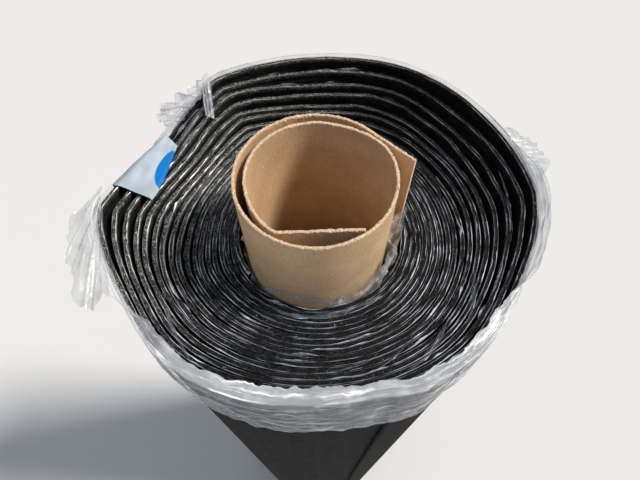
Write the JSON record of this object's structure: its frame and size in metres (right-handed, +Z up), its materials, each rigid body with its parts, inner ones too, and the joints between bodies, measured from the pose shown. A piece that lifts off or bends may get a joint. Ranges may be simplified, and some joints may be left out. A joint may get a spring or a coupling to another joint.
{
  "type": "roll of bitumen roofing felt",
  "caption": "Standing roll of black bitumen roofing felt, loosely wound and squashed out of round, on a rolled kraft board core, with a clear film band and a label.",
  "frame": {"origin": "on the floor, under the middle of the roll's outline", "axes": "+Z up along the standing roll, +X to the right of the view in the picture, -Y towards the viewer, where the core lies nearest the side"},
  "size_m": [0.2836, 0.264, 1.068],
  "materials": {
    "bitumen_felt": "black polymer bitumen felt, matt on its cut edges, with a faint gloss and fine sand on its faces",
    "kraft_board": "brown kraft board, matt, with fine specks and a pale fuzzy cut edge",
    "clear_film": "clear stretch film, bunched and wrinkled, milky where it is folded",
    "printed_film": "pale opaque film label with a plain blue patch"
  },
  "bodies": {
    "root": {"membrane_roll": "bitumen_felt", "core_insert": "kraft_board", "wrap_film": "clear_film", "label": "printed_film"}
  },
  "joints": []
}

- _Exercise details_
Find and count the lines of the data that include the string "frame", and report that figure by itself.

- _Answer to this exercise_
2